**PROVIDED RECORDS**
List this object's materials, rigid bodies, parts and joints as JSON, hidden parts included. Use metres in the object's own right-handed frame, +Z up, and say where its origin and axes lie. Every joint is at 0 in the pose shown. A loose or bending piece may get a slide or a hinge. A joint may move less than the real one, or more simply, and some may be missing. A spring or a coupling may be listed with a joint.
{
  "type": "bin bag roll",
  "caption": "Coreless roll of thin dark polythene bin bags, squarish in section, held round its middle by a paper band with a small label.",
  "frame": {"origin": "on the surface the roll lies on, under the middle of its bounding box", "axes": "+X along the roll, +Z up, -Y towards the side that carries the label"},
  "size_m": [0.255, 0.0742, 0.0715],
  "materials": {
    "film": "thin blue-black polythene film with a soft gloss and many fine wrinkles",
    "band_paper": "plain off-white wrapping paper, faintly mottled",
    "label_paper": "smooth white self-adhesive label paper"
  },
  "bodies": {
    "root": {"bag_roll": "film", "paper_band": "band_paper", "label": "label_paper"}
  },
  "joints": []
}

...

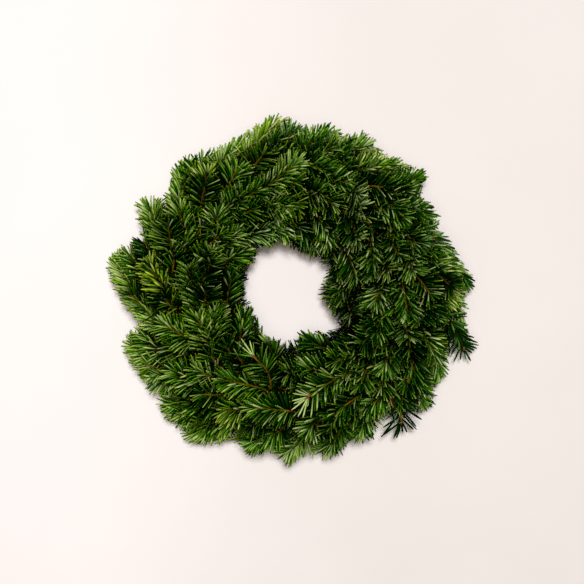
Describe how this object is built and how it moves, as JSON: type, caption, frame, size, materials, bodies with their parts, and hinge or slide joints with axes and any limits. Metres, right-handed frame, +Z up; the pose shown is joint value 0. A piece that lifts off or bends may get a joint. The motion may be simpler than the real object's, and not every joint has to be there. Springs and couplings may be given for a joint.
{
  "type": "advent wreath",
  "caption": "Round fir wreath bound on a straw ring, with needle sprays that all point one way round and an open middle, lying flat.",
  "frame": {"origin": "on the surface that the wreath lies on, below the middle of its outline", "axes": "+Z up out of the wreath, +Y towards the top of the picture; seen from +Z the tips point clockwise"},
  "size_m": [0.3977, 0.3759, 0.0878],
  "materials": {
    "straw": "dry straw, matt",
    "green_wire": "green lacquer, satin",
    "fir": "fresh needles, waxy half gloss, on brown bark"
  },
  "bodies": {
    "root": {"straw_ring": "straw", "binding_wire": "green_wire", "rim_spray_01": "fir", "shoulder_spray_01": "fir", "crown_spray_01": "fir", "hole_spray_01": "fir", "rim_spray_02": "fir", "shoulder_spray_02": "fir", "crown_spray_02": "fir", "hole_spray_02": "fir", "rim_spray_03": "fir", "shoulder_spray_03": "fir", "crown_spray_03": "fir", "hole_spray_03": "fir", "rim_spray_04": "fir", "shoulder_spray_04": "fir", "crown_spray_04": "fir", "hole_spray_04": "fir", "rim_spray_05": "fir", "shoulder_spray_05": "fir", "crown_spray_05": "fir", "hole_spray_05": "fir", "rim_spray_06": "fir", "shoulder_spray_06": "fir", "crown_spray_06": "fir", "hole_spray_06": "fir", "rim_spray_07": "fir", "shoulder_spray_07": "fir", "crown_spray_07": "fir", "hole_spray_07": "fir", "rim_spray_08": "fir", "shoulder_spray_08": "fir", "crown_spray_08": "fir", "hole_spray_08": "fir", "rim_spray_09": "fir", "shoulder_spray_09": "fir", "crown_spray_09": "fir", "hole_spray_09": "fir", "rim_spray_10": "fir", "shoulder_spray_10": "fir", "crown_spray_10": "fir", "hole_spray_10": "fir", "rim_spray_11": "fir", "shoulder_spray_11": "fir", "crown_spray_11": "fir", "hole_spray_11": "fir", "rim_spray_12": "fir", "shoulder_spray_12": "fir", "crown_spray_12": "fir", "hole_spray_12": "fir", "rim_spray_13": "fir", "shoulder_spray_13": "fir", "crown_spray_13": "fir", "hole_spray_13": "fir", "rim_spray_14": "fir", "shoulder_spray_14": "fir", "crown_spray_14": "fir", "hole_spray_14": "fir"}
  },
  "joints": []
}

...

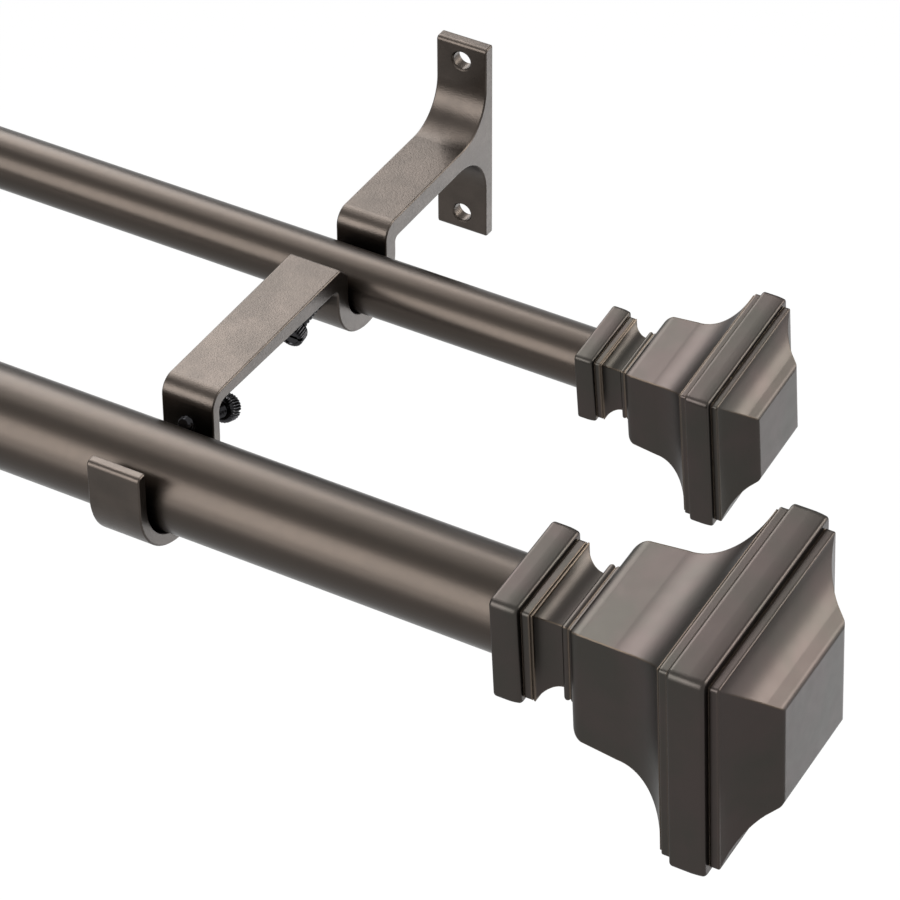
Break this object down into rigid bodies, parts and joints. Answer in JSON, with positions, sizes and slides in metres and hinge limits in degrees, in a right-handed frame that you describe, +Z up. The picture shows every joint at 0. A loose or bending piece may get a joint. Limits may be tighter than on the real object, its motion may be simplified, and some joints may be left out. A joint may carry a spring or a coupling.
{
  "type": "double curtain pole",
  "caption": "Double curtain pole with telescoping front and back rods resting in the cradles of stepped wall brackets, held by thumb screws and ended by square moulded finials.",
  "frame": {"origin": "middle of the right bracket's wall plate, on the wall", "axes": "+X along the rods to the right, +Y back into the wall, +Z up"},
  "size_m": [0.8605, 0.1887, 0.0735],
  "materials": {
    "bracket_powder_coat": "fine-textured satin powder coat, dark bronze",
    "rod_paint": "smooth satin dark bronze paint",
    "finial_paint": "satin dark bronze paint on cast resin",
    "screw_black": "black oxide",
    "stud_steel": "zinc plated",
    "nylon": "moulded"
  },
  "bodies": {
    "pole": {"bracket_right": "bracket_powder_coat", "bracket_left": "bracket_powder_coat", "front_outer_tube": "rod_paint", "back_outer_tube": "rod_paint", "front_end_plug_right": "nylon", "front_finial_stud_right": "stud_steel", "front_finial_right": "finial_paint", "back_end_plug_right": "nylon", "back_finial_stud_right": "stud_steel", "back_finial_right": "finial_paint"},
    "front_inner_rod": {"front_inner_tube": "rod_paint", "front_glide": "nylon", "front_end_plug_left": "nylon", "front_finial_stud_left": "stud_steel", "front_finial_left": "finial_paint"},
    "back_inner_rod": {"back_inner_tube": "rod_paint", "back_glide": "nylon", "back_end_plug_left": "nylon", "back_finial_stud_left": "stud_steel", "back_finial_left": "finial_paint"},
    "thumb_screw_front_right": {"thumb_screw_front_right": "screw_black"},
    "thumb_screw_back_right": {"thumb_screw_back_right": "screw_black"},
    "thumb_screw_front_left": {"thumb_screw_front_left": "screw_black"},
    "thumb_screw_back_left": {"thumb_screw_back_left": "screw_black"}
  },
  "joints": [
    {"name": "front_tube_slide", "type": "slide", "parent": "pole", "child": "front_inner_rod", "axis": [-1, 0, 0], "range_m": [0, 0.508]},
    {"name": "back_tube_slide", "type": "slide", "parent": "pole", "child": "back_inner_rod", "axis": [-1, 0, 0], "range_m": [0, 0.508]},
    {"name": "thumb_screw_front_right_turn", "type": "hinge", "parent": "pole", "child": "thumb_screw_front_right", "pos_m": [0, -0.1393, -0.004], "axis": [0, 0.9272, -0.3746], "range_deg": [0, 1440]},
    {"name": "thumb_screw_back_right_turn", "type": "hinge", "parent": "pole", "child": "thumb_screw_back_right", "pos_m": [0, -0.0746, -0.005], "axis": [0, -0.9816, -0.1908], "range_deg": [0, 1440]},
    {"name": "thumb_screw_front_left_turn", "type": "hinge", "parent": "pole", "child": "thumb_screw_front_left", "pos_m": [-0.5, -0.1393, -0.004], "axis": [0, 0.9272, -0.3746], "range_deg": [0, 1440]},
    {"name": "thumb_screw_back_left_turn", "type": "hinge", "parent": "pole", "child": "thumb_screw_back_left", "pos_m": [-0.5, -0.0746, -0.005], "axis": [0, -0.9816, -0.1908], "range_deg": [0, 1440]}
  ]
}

**INSTRUCTIONS FOR THE TASK**
Look through the material and copy each line that has "into".

**PROBLEM SOLUTION**
Break this object down into rigid bodies, parts and joints. Answer in JSON, with positions, sizes and slides in metres and hinge limits in degrees, in a right-handed frame that you describe, +Z up. The picture shows every joint at 0. A loose or bending piece may get a joint. Limits may be tighter than on the real object, its motion may be simplified, and some joints may be left out. A joint may carry a spring or a coupling.
  "frame": {"origin": "middle of the right bracket's wall plate, on the wall", "axes": "+X along the rods to the right, +Y back into the wall, +Z up"},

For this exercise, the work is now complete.